Item 2.03 Creation of a Direct Financial Obligation or an Obligation under an Off-Balance Sheet Arrangement of a Registrant.
On August 17, 2010, the Registrant completed a $171,429,000 term securitization. Pursuant to the securitization, LEAF Receivables Funding 4, LLC, a newly formed subsidiary of the Registrant, issued five classes of notes. The notes are asset-backed debt, secured and payable only by certain assets of LEAF Receivables Funding 4, LLC. Proceeds from the offering were used to (i) repay all amounts due under the Registrant’s $75 million credit facility with Wells Fargo Foothill, LLC and terminate this facility, and (ii) repay all principal and interest due as of such date under the Registrant’s $100 million credit facility with UniCredit Bank AG, New York Branch, however this facility has not been terminated.

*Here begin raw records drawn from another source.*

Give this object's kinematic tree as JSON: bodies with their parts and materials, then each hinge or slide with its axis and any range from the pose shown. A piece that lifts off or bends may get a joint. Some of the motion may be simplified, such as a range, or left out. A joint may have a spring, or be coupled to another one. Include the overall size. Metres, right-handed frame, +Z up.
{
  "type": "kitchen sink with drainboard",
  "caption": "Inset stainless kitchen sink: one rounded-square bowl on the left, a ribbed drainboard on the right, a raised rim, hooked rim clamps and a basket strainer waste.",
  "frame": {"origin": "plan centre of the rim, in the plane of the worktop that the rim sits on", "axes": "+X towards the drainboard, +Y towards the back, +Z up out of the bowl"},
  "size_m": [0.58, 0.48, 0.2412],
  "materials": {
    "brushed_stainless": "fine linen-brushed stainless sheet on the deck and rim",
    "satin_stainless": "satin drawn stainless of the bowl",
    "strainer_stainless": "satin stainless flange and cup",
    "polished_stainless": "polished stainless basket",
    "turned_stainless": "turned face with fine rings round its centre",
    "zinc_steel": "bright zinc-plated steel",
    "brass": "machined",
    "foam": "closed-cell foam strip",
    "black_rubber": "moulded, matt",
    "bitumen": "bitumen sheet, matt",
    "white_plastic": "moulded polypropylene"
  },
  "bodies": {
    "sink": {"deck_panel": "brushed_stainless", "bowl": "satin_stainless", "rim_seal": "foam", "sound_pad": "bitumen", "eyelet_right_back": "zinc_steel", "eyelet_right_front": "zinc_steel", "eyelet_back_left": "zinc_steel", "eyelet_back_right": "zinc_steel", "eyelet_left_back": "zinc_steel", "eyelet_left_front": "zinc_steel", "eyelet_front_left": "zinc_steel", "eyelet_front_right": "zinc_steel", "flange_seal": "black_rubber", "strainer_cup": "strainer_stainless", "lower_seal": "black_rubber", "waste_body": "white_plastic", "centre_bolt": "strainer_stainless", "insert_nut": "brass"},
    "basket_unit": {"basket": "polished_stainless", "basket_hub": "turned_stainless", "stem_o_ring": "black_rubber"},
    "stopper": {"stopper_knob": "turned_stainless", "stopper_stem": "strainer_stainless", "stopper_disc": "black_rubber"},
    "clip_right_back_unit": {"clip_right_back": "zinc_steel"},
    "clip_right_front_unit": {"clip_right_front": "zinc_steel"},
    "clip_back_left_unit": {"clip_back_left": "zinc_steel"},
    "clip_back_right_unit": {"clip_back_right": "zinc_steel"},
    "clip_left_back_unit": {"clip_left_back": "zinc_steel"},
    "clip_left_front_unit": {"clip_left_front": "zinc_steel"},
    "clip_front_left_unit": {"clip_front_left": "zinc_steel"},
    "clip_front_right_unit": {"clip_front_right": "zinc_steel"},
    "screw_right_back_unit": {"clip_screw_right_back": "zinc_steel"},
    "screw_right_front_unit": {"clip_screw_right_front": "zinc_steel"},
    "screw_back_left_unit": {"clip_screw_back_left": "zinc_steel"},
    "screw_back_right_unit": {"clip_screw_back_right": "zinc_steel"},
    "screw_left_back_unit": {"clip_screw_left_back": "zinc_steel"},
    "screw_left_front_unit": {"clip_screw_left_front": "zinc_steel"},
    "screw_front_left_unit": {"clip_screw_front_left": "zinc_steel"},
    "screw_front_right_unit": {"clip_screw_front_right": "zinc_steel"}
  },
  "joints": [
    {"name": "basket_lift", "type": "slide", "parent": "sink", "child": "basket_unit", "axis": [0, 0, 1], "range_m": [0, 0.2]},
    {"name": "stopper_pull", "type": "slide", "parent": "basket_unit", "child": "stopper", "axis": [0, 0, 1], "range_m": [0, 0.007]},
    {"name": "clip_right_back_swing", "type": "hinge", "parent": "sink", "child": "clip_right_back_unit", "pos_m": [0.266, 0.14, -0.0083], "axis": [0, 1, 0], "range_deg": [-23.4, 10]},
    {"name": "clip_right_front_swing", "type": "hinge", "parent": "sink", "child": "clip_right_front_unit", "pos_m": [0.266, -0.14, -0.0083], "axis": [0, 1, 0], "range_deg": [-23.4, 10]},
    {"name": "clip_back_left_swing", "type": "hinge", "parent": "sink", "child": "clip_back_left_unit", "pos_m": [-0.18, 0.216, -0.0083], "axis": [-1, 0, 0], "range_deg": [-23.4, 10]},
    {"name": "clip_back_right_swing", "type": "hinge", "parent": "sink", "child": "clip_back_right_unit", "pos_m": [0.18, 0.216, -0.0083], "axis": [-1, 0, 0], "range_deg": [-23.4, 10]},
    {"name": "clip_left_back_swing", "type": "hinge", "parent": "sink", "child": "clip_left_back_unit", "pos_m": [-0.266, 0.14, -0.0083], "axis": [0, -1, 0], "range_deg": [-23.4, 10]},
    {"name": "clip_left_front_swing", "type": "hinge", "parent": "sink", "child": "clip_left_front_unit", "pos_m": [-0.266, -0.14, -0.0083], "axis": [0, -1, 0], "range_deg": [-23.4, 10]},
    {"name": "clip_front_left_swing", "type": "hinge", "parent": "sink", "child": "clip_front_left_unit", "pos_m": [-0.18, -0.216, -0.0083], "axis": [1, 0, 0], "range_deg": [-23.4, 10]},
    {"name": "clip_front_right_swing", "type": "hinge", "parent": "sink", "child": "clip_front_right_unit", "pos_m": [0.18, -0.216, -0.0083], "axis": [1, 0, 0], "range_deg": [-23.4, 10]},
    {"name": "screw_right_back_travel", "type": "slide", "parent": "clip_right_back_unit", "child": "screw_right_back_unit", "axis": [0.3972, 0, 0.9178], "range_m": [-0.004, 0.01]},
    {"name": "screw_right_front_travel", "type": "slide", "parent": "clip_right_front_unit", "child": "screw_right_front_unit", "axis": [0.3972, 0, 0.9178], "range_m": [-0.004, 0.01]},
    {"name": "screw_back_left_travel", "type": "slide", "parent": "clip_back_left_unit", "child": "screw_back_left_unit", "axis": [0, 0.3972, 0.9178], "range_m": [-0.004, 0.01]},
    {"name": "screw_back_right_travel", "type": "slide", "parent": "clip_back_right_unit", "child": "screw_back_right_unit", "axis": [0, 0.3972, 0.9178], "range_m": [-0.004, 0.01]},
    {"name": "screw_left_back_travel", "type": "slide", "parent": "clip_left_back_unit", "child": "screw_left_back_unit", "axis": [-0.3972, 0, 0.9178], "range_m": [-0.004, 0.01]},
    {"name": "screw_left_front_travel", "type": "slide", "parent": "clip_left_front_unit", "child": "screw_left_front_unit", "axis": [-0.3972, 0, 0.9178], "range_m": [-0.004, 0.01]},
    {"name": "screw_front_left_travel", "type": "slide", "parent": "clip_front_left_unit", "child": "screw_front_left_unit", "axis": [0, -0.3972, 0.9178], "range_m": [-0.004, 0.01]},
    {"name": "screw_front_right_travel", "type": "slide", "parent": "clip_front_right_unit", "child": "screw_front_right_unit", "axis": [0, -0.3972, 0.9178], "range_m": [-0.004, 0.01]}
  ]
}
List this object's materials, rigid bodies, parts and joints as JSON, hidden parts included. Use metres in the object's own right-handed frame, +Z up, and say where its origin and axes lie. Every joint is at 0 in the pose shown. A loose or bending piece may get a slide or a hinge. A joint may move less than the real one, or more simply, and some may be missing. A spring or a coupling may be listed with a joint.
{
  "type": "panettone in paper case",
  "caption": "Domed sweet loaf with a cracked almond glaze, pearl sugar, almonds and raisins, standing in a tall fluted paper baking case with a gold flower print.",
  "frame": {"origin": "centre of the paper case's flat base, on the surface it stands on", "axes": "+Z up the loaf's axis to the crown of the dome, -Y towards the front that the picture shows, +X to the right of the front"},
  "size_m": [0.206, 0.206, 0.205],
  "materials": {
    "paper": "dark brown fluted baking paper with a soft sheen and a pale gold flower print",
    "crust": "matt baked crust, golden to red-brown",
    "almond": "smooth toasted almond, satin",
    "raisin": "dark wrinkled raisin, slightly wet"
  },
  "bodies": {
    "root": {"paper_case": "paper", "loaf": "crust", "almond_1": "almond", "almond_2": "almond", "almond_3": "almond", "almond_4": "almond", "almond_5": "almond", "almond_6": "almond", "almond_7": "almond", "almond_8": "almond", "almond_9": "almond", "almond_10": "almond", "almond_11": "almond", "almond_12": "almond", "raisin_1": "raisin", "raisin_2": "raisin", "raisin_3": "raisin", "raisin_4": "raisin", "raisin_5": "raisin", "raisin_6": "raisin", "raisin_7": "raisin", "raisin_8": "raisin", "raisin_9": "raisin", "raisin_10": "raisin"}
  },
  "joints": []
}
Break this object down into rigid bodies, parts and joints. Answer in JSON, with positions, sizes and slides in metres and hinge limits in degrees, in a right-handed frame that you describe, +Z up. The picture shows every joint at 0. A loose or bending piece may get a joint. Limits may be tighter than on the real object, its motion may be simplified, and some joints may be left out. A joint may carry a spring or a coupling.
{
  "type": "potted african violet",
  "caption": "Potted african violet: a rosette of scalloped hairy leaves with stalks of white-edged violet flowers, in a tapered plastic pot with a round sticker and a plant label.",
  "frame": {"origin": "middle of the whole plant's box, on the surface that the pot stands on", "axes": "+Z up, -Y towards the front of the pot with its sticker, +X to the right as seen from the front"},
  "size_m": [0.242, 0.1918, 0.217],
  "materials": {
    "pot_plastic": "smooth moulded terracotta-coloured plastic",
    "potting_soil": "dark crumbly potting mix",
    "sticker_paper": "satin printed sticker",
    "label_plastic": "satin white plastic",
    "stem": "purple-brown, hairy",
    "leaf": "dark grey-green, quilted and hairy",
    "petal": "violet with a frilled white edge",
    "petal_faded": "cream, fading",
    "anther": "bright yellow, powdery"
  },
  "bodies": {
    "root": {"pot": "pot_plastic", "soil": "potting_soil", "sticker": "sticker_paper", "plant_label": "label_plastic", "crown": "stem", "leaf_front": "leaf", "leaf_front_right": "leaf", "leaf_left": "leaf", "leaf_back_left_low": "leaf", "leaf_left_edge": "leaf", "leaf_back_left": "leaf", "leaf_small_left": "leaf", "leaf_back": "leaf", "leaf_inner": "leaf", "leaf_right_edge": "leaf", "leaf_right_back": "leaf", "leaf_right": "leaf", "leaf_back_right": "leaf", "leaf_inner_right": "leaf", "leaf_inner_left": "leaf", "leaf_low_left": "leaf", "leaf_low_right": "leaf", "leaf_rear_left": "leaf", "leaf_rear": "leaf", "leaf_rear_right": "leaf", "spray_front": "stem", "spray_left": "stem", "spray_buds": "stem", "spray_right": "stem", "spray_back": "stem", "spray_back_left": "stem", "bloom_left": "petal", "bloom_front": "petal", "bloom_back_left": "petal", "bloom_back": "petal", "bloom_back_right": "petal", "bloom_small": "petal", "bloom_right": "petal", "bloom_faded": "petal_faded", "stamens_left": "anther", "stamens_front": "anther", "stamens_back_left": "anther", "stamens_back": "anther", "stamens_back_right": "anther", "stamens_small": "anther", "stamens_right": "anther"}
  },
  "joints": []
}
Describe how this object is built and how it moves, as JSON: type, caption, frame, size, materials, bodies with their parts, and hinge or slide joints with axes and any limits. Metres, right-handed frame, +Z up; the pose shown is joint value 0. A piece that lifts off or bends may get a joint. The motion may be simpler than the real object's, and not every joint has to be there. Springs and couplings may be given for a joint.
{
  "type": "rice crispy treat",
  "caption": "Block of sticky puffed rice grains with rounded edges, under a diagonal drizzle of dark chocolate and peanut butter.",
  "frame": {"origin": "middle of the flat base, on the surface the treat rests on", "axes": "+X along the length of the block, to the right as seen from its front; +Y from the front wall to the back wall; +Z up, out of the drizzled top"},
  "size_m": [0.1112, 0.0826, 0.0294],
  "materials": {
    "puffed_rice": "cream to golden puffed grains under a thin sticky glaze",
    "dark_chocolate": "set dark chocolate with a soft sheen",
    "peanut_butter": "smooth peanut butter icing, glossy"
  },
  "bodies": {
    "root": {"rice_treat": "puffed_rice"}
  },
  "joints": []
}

The securities have not been registered under the Securities Act of 1933, as amended, or applicable state securities laws and may not be offered or sold in the United States absent registration or an applicable exemption from registration requirements. The offering of securities was made to Guggenheim Securities, LLC, as initial purchaser, pursuant to a private placement. The initial purchaser sold or offered the securities within the United States to qualified institutional buyers in accordance with Rule 144A under the Securities Act of 1933.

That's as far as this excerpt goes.